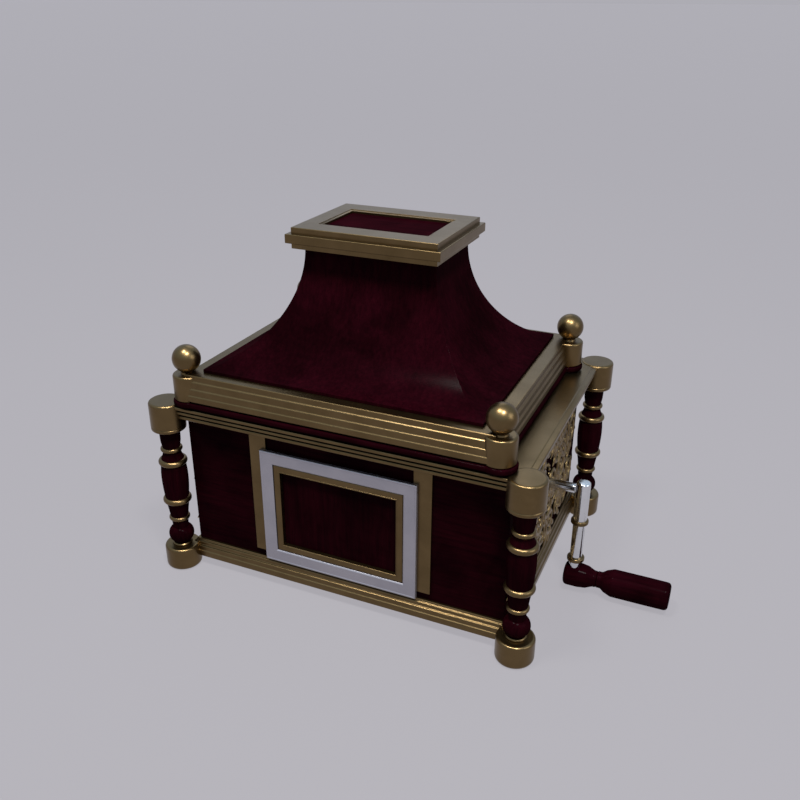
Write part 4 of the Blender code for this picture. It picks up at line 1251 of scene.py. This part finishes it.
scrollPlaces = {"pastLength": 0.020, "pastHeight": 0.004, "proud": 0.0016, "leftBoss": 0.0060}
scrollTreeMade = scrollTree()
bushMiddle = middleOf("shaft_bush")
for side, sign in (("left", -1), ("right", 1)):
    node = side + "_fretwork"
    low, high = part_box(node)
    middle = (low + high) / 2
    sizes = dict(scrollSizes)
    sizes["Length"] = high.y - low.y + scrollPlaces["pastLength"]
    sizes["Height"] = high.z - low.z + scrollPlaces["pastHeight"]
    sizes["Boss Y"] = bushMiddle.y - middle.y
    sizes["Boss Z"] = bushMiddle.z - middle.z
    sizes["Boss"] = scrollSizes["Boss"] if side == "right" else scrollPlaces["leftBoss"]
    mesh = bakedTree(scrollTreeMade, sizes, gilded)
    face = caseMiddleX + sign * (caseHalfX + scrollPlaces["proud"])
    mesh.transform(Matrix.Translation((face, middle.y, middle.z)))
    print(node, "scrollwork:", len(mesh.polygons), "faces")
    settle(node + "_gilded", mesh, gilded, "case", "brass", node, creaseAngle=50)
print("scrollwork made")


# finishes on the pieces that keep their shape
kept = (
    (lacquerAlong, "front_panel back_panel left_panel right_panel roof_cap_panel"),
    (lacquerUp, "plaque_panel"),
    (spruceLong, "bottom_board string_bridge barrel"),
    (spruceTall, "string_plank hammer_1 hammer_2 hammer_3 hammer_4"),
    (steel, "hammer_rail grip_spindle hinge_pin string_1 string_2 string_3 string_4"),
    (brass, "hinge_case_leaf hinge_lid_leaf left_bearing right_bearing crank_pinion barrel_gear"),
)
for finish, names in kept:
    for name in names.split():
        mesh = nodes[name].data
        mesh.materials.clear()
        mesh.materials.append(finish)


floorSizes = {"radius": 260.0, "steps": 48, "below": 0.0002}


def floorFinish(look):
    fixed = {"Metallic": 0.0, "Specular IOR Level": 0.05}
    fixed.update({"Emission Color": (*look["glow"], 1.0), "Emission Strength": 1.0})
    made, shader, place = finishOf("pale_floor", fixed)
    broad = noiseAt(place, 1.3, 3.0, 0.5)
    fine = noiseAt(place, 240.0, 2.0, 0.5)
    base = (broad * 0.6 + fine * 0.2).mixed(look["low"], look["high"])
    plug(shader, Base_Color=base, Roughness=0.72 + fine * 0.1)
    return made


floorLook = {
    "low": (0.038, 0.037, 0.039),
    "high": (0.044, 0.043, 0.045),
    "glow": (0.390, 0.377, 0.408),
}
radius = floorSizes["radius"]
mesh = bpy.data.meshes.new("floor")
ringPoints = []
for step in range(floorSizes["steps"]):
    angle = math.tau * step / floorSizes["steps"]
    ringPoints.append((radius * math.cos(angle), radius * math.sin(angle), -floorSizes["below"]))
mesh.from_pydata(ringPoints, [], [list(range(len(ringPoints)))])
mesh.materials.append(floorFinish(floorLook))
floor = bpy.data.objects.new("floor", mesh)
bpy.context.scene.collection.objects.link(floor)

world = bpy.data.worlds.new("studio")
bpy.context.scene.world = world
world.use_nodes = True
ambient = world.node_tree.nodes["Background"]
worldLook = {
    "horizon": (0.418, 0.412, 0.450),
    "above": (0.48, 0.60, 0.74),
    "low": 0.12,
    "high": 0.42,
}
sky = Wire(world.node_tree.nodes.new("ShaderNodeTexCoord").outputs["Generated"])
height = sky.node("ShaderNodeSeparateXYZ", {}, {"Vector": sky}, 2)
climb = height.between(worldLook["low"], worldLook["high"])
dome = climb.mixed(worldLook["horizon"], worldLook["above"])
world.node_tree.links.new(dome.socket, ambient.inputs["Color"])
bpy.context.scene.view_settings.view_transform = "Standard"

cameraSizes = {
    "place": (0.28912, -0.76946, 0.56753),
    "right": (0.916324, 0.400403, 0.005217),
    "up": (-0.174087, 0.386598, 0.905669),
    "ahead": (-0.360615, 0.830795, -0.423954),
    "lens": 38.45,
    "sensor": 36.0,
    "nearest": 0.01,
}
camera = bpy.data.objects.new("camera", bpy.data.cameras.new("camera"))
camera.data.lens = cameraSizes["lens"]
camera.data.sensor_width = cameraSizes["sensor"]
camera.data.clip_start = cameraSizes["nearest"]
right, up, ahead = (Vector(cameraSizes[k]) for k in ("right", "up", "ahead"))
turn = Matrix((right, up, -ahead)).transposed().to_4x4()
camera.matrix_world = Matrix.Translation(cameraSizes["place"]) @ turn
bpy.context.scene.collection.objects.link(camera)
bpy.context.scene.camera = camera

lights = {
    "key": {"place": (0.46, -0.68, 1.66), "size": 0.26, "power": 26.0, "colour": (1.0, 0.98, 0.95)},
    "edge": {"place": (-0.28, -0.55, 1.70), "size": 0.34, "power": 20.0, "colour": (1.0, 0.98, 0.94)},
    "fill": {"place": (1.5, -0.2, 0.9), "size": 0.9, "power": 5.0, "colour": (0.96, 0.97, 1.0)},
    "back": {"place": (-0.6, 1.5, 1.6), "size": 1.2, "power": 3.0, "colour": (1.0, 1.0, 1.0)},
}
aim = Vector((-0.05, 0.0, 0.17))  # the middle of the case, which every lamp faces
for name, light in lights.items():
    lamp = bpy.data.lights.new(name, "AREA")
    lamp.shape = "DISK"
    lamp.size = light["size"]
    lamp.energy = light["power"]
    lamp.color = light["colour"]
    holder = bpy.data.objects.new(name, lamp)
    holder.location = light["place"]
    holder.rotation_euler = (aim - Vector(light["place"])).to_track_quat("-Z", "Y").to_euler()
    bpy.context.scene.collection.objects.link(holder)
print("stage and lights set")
□ □ □ □ □
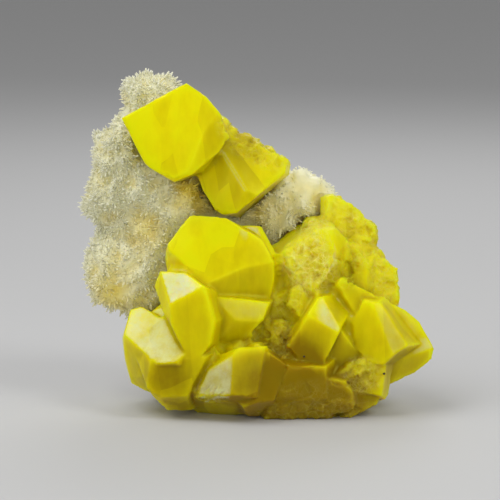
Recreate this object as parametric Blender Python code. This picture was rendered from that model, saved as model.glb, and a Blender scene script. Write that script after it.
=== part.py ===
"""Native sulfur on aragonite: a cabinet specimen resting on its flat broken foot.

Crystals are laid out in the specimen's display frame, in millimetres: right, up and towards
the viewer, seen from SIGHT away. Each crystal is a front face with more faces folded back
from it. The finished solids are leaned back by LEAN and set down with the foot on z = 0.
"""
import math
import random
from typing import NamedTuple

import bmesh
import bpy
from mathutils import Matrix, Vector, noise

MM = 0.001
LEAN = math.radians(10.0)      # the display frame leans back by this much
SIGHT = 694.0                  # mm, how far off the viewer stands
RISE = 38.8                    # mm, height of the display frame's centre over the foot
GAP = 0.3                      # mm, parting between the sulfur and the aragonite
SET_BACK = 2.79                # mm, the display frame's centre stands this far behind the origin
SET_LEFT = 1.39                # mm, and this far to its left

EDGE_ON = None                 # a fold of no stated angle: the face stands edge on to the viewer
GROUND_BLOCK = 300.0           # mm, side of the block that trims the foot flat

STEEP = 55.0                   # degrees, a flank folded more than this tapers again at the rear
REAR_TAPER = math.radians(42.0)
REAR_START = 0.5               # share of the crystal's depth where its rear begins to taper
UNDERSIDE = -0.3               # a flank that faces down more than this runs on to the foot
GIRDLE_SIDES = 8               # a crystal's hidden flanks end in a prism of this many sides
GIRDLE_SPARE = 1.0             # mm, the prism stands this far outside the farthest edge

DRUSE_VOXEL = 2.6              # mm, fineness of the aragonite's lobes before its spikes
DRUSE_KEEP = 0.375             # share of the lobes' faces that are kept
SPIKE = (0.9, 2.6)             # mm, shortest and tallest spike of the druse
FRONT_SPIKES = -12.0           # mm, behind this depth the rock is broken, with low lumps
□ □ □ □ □
Reproduce, without alteration, solely the lines beginning at the line that includes "Recreate this object" and ending at the line that includes "from mathutils import Matrix, Vector, noise", both lines included.

Recreate this object as parametric Blender Python code. This picture was rendered from that model, saved as model.glb, and a Blender scene script. Write that script after it.
=== part.py ===
"""Native sulfur on aragonite: a cabinet specimen resting on its flat broken foot.

Crystals are laid out in the specimen's display frame, in millimetres: right, up and towards
the viewer, seen from SIGHT away. Each crystal is a front face with more faces folded back
from it. The finished solids are leaned back by LEAN and set down with the foot on z = 0.
"""
import math
import random
from typing import NamedTuple

import bmesh
import bpy
from mathutils import Matrix, Vector, noise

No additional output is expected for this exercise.